# Israel implements plain packaging for e-cigarettes



## Hooked (16/1/20)

https://smoke-free-canada.blogspot.com/2020/01/this-week-israel-implemented-worlds.html
10 Jan. 2020

"On January the 8th, several elements of Israel's law prohibiting advertising of tobacco and smoking products came into effect. Among these were requirements that tobacco products and smoking products (including e-cigarettes, heat not burn products like IQOS, and non-tobacco products designed for smoking like shisha) be sold in generic packages.

In addition to plain packaging, the new law requires larger health warnings on cigarettes (65%) and on smoking products (30%). In September 2018, shortly after JUUL entered the market, Israel prohibited nicotine concentrations above 20 mg / ml ...

Israel is the first country to require generic packaging of e-cigarettes, although other jurisdictions are proposing to follow suit.

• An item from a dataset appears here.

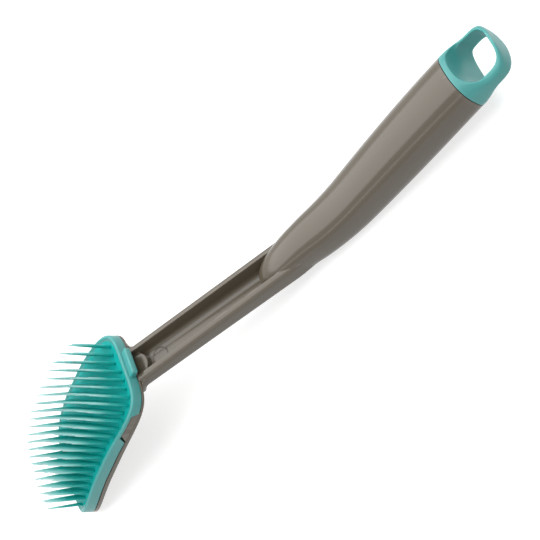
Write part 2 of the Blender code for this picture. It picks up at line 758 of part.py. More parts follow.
def toe_point():
    """Middle of the head's front lower edge."""
    return HEAD_IN_NECK @ Vector((-HEAD_CHORD / 2, 0.0, bowed(-HEAD_CHORD / 2, HEAD_THICKNESS)))


def back_angle():
    """Angle of the line on which the back rests: the head's front edge and the flat on the grip's back."""
    toe = toe_point()
    angles = []
    for i in range(SPINE_STEPS + 1):
        distance = GRIP_LENGTH * i / SPINE_STEPS
        heel = stand([(0.0, REST_FLAT_DEPTH - grip_depth(distance))], distance)[0]
        angles.append(math.atan2(heel.z - toe.z, heel.x - toe.x))
    return min(angles)


def corners_in_world(items):
    """The smallest and largest coordinates of the finished pieces."""
    graph = bpy.context.evaluated_depsgraph_get()
    points = []
    for item in items:
        solid = item.evaluated_get(graph)
        points += [solid.matrix_world @ vertex.co for vertex in solid.data.vertices]
    low = Vector([min(point[axis] for point in points) for axis in range(3)])
    high = Vector([max(point[axis] for point in points) for axis in range(3)])
    return low, high


clear_scene()
parts = new_collection("dish_brush")
cutters = new_collection("cutters")
lying = new_frame("lying", Matrix.Rotation(back_angle(), 4, "Y"))
neck_seat = new_frame("neck_seat", NECK_PITCHED, lying)
head_seat = new_frame("head_seat", HEAD_IN_NECK, lying)
seam_place, seam_heading = spine(GRIP_LENGTH)
cap_place = Matrix.Translation(seam_place) @ Matrix.Rotation(-seam_heading, 4, "Y")
cap_seat = new_frame("cap_seat", cap_place, lying)

grey = plastic("warm_grey_polypropylene", (0.26, 0.24, 0.21), 0.36)
teal = plastic("teal_polypropylene", (0.10, 0.39, 0.36), 0.42)
soft_teal = plastic("teal_soft_rubber", (0.16, 0.45, 0.40), 0.55)
pieces = [handle(grey), end_cap(teal), head_frame(teal), bristle_pad(soft_teal)]

low, high = corners_in_world(pieces)
lying.location = (-(low.x + high.x) / 2, -(low.y + high.y) / 2, -low.z)
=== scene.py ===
import math

import bmesh
import bpy
from mathutils import Matrix, Vector


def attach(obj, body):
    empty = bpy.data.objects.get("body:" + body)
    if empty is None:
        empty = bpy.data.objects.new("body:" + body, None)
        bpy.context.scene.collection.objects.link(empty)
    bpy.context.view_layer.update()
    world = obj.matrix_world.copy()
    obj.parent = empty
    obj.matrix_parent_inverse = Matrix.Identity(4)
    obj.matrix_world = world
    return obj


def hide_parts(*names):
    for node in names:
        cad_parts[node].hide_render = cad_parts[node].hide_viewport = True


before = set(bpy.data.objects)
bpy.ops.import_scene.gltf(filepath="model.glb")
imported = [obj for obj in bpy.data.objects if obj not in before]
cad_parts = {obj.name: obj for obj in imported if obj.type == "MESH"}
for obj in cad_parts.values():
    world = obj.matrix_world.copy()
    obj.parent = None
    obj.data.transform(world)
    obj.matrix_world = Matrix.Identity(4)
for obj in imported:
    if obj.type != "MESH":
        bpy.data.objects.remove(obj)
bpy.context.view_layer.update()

# Lengths are metres and angles are degrees. x runs along the neck from its web to the cap, y across, and z
# out of the open channel. The brush lies on its back.
LIE_ANGLE = 8.164263
LIE_PLACE = (-0.055447, 0.0, 0.027289)

# Neck
NECK_PITCH = 3.3
NECK_LEVEL = 0.0410
NECK_HEAD_WIDTH = 0.0188
NECK_GRIP_WIDTH = 0.0180
NECK_HEAD_DEPTH = 0.0073
NECK_GRIP_DEPTH = 0.0093
NECK_WALL = 0.0034
NECK_FLOOR = 0.0015
NECK_BACK_ROUND = 0.0029
NECK_RIM_ROUND = 0.0024
NECK_LIP_ROUND = 0.0003
NECK_END = 0.1020
NECK_TUCK = 0.0016
NECK_TUCK_LENGTH = 0.0260
CHANNEL_ROUND = 0.0030
CHANNEL_DRAFT = 0.0008
CHANNEL_END = 0.0762
WEB_DROP = 0.0023
WEB_LENGTH = 0.0160
WEB_ROUND = 0.0004
JOIN_BITE = 0.0003
FILLET_ROUND = 0.0046
FILLET_RUN = 0.0040
FILLET_TUCK = 0.0007
FILLET_TOP_DROP = 0.0013
FILLET_BOTTOM_DROP = 0.0064
FILLET_FOOT_SHARE = 0.02
EJECTOR_RADIUS = 0.0037
EJECTOR_FROM_WEB = 0.0048
EJECTOR_GROOVE = 0.00026
NECK_RINGS = 48
CHANNEL_RINGS = 32
ROUND_STEPS = 14
FILLET_STEPS = 16
WEB_STEPS = 40
EJECTOR_STEPS = 64

# Grip
SPINE_DROP = 0.0045
BEND_START = 0.0840
NOSE_TO_BEND = 0.0260
NOSE_REACH = 0.0340
NOSE_SINK = 0.0042
GRIP_LENGTH = 0.0940
BEND_LENGTH = 0.0300
BEND_ANGLE = 14.3
EASE_ANGLE = 3.5
GRIP_START_WIDTH = 0.0190
GRIP_START_RISE = 0.0086
GRIP_START_DEPTH = 0.0084
GRIP_BELLY = 0.0012
GRIP_END_WIDTH = 0.0256
GRIP_END_RISE = 0.0105
GRIP_END_DEPTH = 0.0098
GRIP_POWER = 2.3
GRIP_BACK_POWER = 2.8
GRIP_WALL = 0.0024
BORE_DEPTH = 0.0560
REST_PLANE = 0.00002
GROUND_LENGTH = 0.2
GROUND_HALF_WIDTH = 0.05
SPINE_STEPS = 60
NOSE_TIP_SHARE = 0.05
NOSE_RINGS = 26
GRIP_RINGS = 44
BORE_RINGS = 12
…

The picture above, showing a before and after package of JUUL cartridge mix in Israel, is provided with the kind permission of Smoke-Free Israel.

Reactions: Informative 4


----------



## Silver (16/1/20)

Thanks @Hooked

Very interesting
In the case of vaping products I wonder who does the new packaging? Is it the manufacturer or the importer/distributor in country?

Reactions: Like 2


----------



## Hooked (17/1/20)

Silver said:


> Thanks @Hooked
> 
> Very interesting
> In the case of vaping products I wonder who does the new packaging? Is it the manufacturer or the importer/distributor in country?



@Silver Hmmm I wonder?

Reactions: Like 1


----------



## Amir (17/1/20)

This piques my interest because I go to Israel at least once a year. I'm due for the next trip in March. I wonder how this affects travelling to Israel with my gear.

Reactions: Like 2


----------



## Hooked (17/1/20)

Amir said:


> This piques my interest because I go to Israel at least once a year. I'm due for the next trip in March. I wonder how this affects travelling to Israel with my gear.



Do let us know @Amir. You could post in https://www.ecigssa.co.za/vaping-in-different-countries.t45129/page-4


----------